• INSTRUCTIONS TO FOLLOW
What do the lines from the top of the data through the line with "for node in" say? Quote them exactly and include both ends.

• DATA SECTION
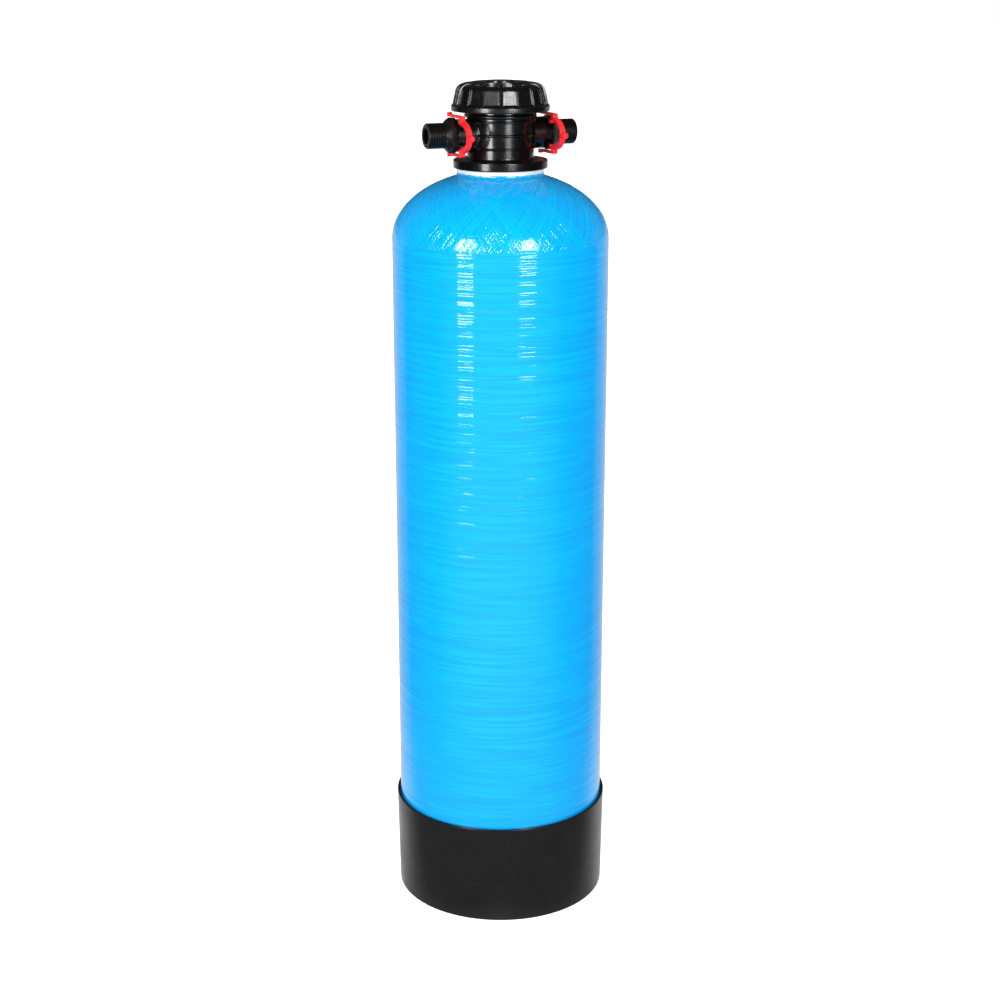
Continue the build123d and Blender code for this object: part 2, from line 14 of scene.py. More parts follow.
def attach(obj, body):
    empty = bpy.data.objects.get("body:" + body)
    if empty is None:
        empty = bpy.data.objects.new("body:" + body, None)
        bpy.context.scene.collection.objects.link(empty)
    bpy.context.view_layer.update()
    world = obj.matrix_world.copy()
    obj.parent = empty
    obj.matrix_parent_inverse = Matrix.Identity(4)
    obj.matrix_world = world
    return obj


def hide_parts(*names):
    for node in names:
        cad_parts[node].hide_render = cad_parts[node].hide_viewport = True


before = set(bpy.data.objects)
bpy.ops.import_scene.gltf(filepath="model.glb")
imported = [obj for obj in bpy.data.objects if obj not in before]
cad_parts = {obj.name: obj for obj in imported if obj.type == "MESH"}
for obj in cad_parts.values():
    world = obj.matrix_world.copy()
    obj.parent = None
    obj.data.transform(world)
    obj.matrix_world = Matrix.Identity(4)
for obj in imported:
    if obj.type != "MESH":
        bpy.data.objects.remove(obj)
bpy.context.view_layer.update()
log = logging.getLogger("cartridge")

MM = 0.001
FULL_TURN = 2 * math.pi
WELD = 0.001 * MM
COPY_WELD = 0.002 * MM
LATHE_WELD = 0.01 * MM
NOISE_SPREAD = (0.3, 0.7)


class Side(Enum):
    """The two ports, by the sign of the x direction that each points in."""

    INLET = -1
    OUTLET = 1

    @property
    def word(self) -> str:
        """Name of the port in node names."""
        return self.name.lower()


class Workshop:
    """Modelling steps that every sub-assembly uses."""

    @staticmethod
    def clear_selection() -> None:
        """Leave edit mode and deselect everything."""
        if bpy.context.object and bpy.context.object.mode != "OBJECT":
            bpy.ops.object.mode_set(mode="OBJECT")
        bpy.ops.object.select_all(action="DESELECT")

    @classmethod
    def pick(cls, obj: bpy.types.Object) -> None:
        """Make one object the only selected and the active one.

        Args:
            obj: The object to work on.
        """
        cls.clear_selection()
        obj.select_set(True)
        bpy.context.view_layer.objects.active = obj

    @classmethod
    def start_point(cls, name: str, place: Vector) -> bpy.types.Object:
        """Start a piece as a single vertex, left in edit mode and selected.

        Args:
            name: Name of the new piece.
            place: Where the vertex lies.

        Returns:
            The new object.
        """
        cls.clear_selection()
        bpy.ops.mesh.primitive_plane_add(size=1 * MM, location=place)
        obj = bpy.context.object
        obj.name = name
        obj.data.name = name
        bpy.ops.object.transform_apply(location=True, rotation=True, scale=True)
        bpy.ops.object.mode_set(mode="EDIT")
        bpy.ops.mesh.select_all(action="SELECT")
        bpy.ops.mesh.merge(type="CENTER")
        return obj

    @classmethod
    def lathe(cls, name: str, profile: list[tuple[float, float]], steps: int) -> bpy.types.Object:
        """Draw a closed profile by extruding a vertex, and spin it about the vessel axis.

        Args:
            name: Name of the new piece.
            profile: Radius and height of each profile point, in metres.
            steps: Faces round the axis.

        Returns:
            The finished mesh object, in object mode.
        """
        points = [Vector((radius, 0.0, height)) for radius, height in profile]
        obj = cls.start_point(name, points[0])
        for here, there in zip(points, points[1:]):
            bpy.ops.mesh.extrude_region_move(TRANSFORM_OT_translate={"value": there - here})
        bpy.ops.mesh.select_all(action="SELECT")
        bpy.ops.mesh.spin(steps=steps, angle=FULL_TURN, center=(0, 0, 0), axis=(0, 0, 1))
        bpy.ops.mesh.select_all(action="SELECT")
        bpy.ops.mesh.remove_doubles(threshold=LATHE_WELD)
        bpy.ops.mesh.normals_make_consistent(inside=False)
        bpy.ops.object.mode_set(mode="OBJECT")
        return obj

    @classmethod
    def copy_node(cls, node: str, name: str) -> bpy.types.Object:
        """Copy a CAD node's mesh into a new object, with its loose triangles merged.

        Args:
            node: The CAD node.
            name: Name of the copy.

        Returns:
            The copy, in object mode.
        """
        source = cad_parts[node]
        obj = bpy.data.objects.new(name, source.data.copy())
        obj.data.name = name
        obj.data.materials.clear()
        bpy.context.scene.collection.objects.link(obj)
        cls.pick(obj)
        if obj.data.has_custom_normals:
            bpy.ops.mesh.customdata_custom_splitnormals_clear()
        bpy.ops.object.mode_set(mode="EDIT")
        bpy.ops.mesh.select_all(action="SELECT")
        bpy.ops.mesh.remove_doubles(threshold=COPY_WELD)
        bpy.ops.object.mode_set(mode="OBJECT")
        return obj

    @classmethod
    def smooth(cls, obj: bpy.types.Object, degrees: float) -> None:
        """Shade a piece smooth, with creases at edges sharper than an angle.

        Args:
            obj: The piece.
            degrees: Angle past which an edge stays sharp.
        """
        cls.pick(obj)
        bpy.ops.object.shade_smooth_by_angle(angle=math.radians(degrees))
        cls.clear_selection()

    @classmethod
    def apply(cls, obj: bpy.types.Object, modifier: bpy.types.Modifier) -> None:
        """Apply one modifier of a piece.

        Args:
            obj: The piece.
            modifier: Its modifier.
        """
        cls.pick(obj)
        bpy.ops.object.modifier_apply(modifier=modifier.name)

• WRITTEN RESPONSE
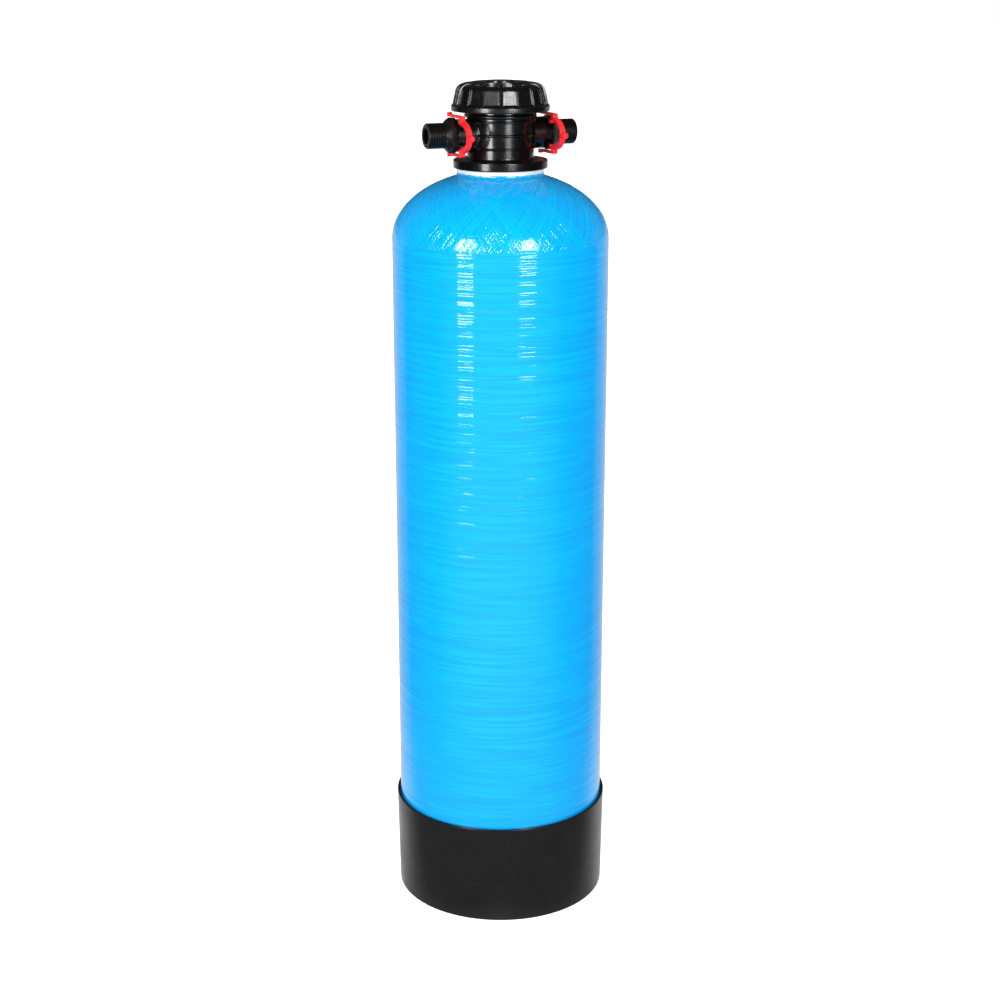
Continue the build123d and Blender code for this object: part 2, from line 14 of scene.py. More parts follow.
def attach(obj, body):
    empty = bpy.data.objects.get("body:" + body)
    if empty is None:
        empty = bpy.data.objects.new("body:" + body, None)
        bpy.context.scene.collection.objects.link(empty)
    bpy.context.view_layer.update()
    world = obj.matrix_world.copy()
    obj.parent = empty
    obj.matrix_parent_inverse = Matrix.Identity(4)
    obj.matrix_world = world
    return obj


def hide_parts(*names):
    for node in names:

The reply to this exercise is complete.